Sell stops were the main topic of the past couple of weeks as readers provided valuable feedback and asked for clarification.
Here are a couple more comments:
I learned from you that the trailing stop loss is usually 7% I do hold TIP (ETF). Does the same 7% hold for bond funds as well or should it be a lesser amount?
With bond funds being (in general) less volatile than stock funds, you can adjust the trailing top loss to some degree, maybe to the 4%-5% level; if you are more comfortable with that.
Personally, I have not held bond funds long enough to see if that makes much of a difference. The key is to have some exit point in place just in case this arena goes haywire.
One reader disagrees and had this to say:
I consider TIPs to be held and not sold under any condition for a retiree’s portfolio. I hold both the ETF and individual bonds.
While you certainly can hold individual bonds for their duration, I don’t recommend that for any bond funds. In times of turmoil, bond funds can drop sharply as we’ve seen last year. Take a look at the chart for TIP:
From peak to trough, the drop was about 18%. Of course, with the benefit of hindsight, it does not seem such a big deal. But, while the price of TIP was approaching the $90 level in November of 2008, I’m sure that many investors were worried about further deterioration.

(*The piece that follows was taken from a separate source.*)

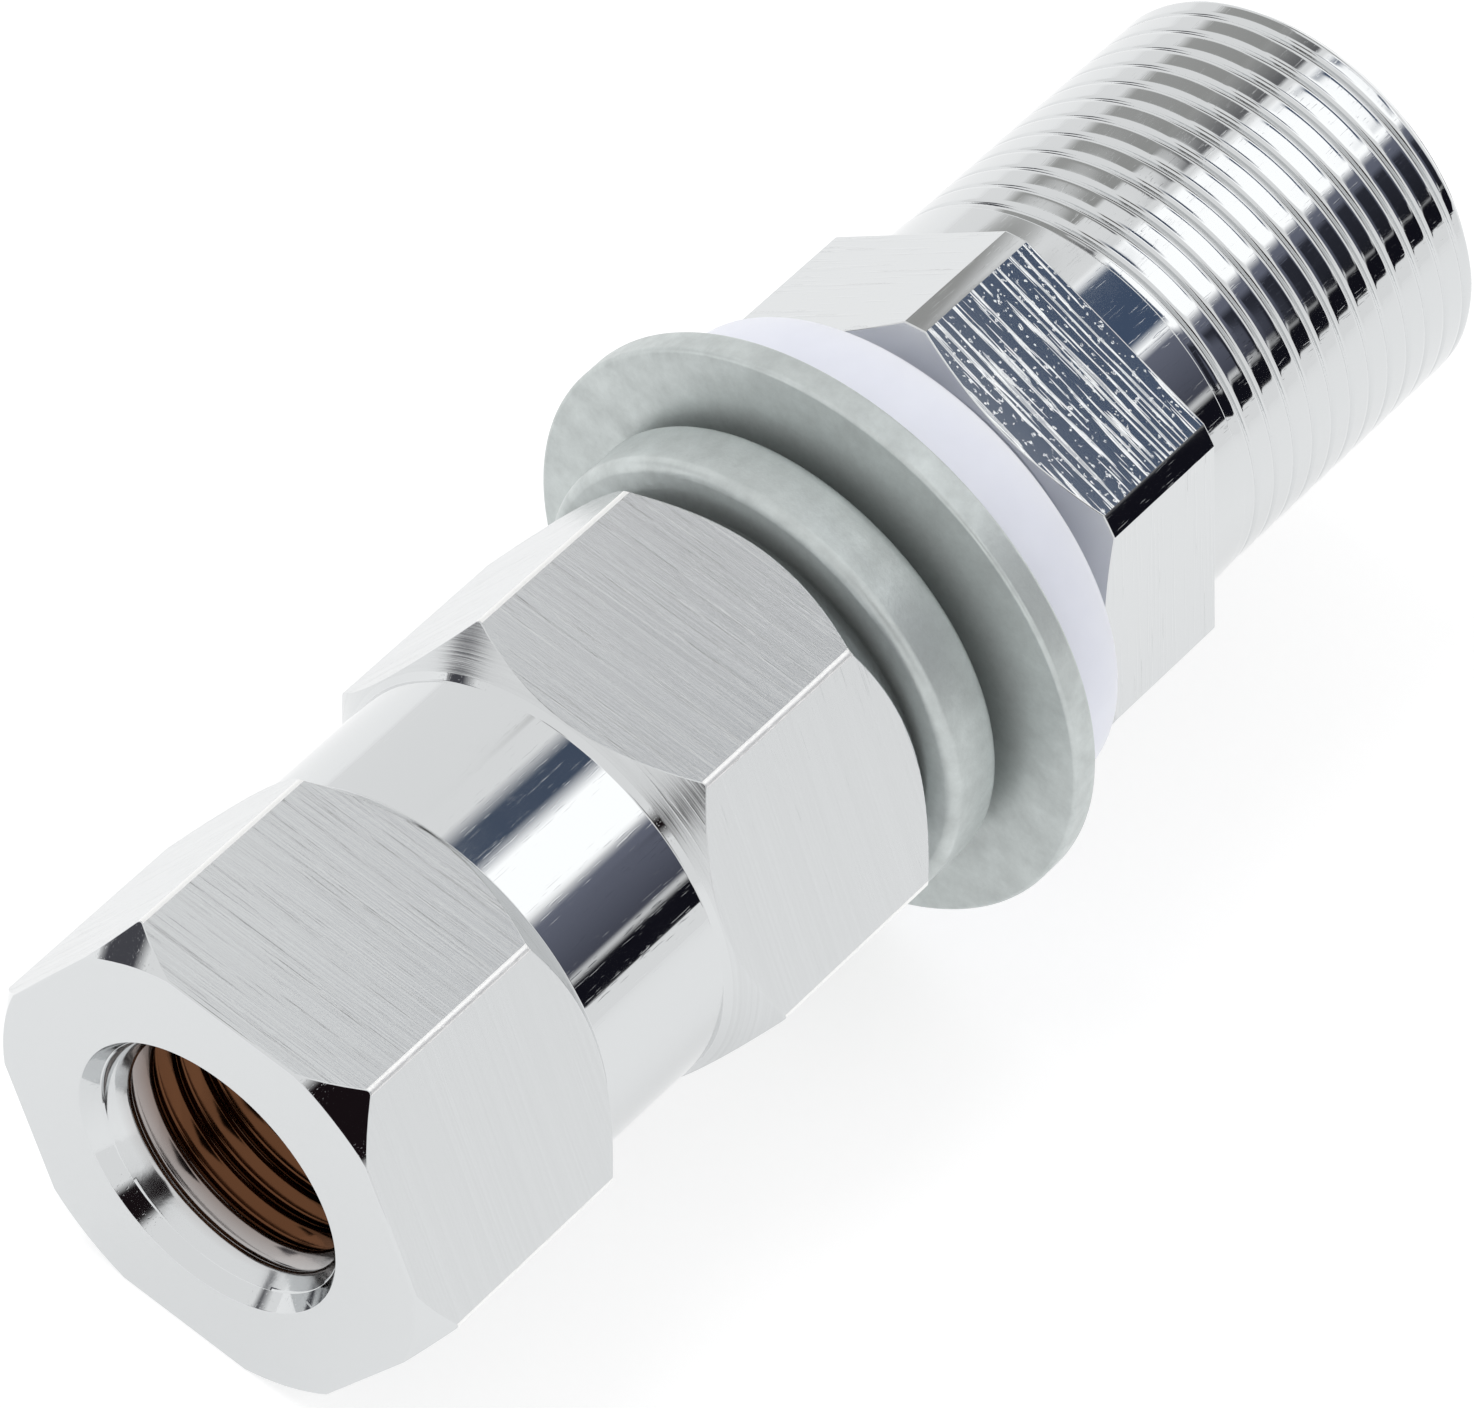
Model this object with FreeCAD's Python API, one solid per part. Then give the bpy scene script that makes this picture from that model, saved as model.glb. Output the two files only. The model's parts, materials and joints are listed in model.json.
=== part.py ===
import FreeCAD, Part
import math
import os

# Antenna mount adapter: a hexagonal coupler for the antenna's stud, three washers
# and a coaxial socket whose hot stud holds them. Sizes are in millimetres.
# The pieces are drawn on the X axis, from the antenna end at x = 0 to the coax end,
# with Z up, and are then laid down as the adapter rests on a table.

# Coupler, turned from hexagonal bar
coupler_across_flats = 16.0
front_hex_length = 10.0
neck_length = 6.2
back_hex_length = 10.4
neck_diameter = 15.5
neck_root_chamfer = 0.2
front_face_diameter = 16.7
front_chamfer_angle = 54.0
neck_chamfer_angle = 45.0
back_face_diameter = 14.8
back_chamfer_angle = 45.0

# Stud and the coupler's two tapped holes, with their thread drawn at its pitch diameter
stud_pitch_diameter = 8.838
stud_reach_in_coupler = 12.6
stud_tip_chamfer = 0.7
stud_tip_gap = 0.3
thread_clearance = 0.04
tap_drill_step = 0.169
antenna_thread_depth = 12.5
countersink_margin = 0.781
countersink_angle = 60.0

# Spring lock washer, free, with its split cut at a slant
lock_stud_clearance = 0.531
lock_outer_diameter = 17.25
lock_thickness = 2.4
lock_rise = 0.95
lock_edge_chamfer = 0.35
lock_split_width = 1.6
lock_split_slant = 25.0
lock_split_bearing = 211.0
lock_seat_gap = 0.01

# Flat washer
flat_stud_clearance = 0.731
flat_outer_diameter = 22.1
flat_thickness = 1.1
flat_edge_chamfer = 0.15

# Insulating washer with a shoulder that centres it in the bracket's hole
nylon_stud_clearance = 0.531
nylon_outer_diameter = 19.0
nylon_thickness = 3.35
nylon_edge_chamfer = 0.2
shoulder_diameter = 12.5
shoulder_height = 1.05

# Connector body, milled and turned from round bar
body_bar_diameter = 18.0
body_across_flats = 16.0
body_hex_length = 6.05
body_hex_turn = 18.2
body_face_diameter = 15.8
body_chamfer_angle = 30.0
barrel_diameter = 15.7
barrel_length = 15.0
barrel_end_chamfer = 0.4
body_front_wall = 2.5
socket_wall = 1.65
socket_depth = 7.5
socket_mouth_chamfer = 0.3
key_notch_count = 4
key_notch_width = 1.8
key_notch_depth = 1.0
key_notch_skin = 0.75

# Pieces inside the connector body
inner_clearance = 0.03
front_insulator_floor = 1.25
shank_insulation = 1.2
head_insulation = 0.8
stud_head_seat = 0.7
stud_head_length = 2.6
stud_head_across_flats = 9.8
stud_tail_diameter = 3.0
stud_tail_length = 3.0
contact_diameter = 5.4
contact_flange_diameter = 6.8
contact_flange_length = 1.2
contact_tip_below_rim = 2.0
contact_tip_chamfer = 0.35
contact_pin_diameter = 4.0
contact_pin_depth = 9.0
contact_slot_width = 0.6
contact_slot_length = 5.5
contact_slot_cuts = 2
insulator_boss_diameter = 8.6
insulator_boss_height = 1.2

# Diameters that follow from their neighbours
tap_drill_diameter = stud_pitch_diameter - 2 * tap_drill_step
countersink_diameter = stud_pitch_diameter + 2 * countersink_margin
lock_inner_diameter = stud_pitch_diameter + 2 * lock_stud_clearance
flat_inner_diameter = stud_pitch_diameter + 2 * flat_stud_clearance
nylon_bore_diameter = stud_pitch_diameter + 2 * nylon_stud_clearance
socket_diameter = barrel_diameter - 2 * socket_wall
key_notch_diameter = barrel_diameter - 2 * key_notch_skin
stud_head_diameter = socket_diameter - 2 * head_insulation
stud_shank_diameter = stud_head_diameter - 2 * stud_head_seat
body_front_hole_diameter = stud_shank_diameter + 2 * shank_insulation

# Construction
full_turn = 360.0
hex_sides = 6
overcut = 1.0

# Places along the axis
neck_start = front_hex_length
neck_end = neck_start + neck_length
coupler_end = neck_end + back_hex_length
lock_start = coupler_end + lock_seat_gap
flat_start = lock_start + lock_thickness + lock_rise + lock_seat_gap
nylon_start = flat_start + flat_thickness
shoulder_start = nylon_start + nylon_thickness
body_start = shoulder_start + shoulder_height
barrel_start = body_start + body_hex_length
body_end = barrel_start + barrel_length
stud_tip = coupler_end - stud_reach_in_coupler
inner_step = body_start + body_front_wall
head_start = inner_step + front_insulator_floor
head_end = head_start + stud_head_length
socket_floor = body_end - socket_depth
contact_tip = body_end - contact_tip_below_rim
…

Unfortunately, we are living in an environment were anything can happen as far as investments is concerned. Last year should have taught everyone that lesson.
As the reader above stated “I consider TIPs to be held and not sold under any condition for a retiree’s portfolio,” I disagree and will have to take the opposite stance by saying that “there is no investment which should be held without an exit strategy.”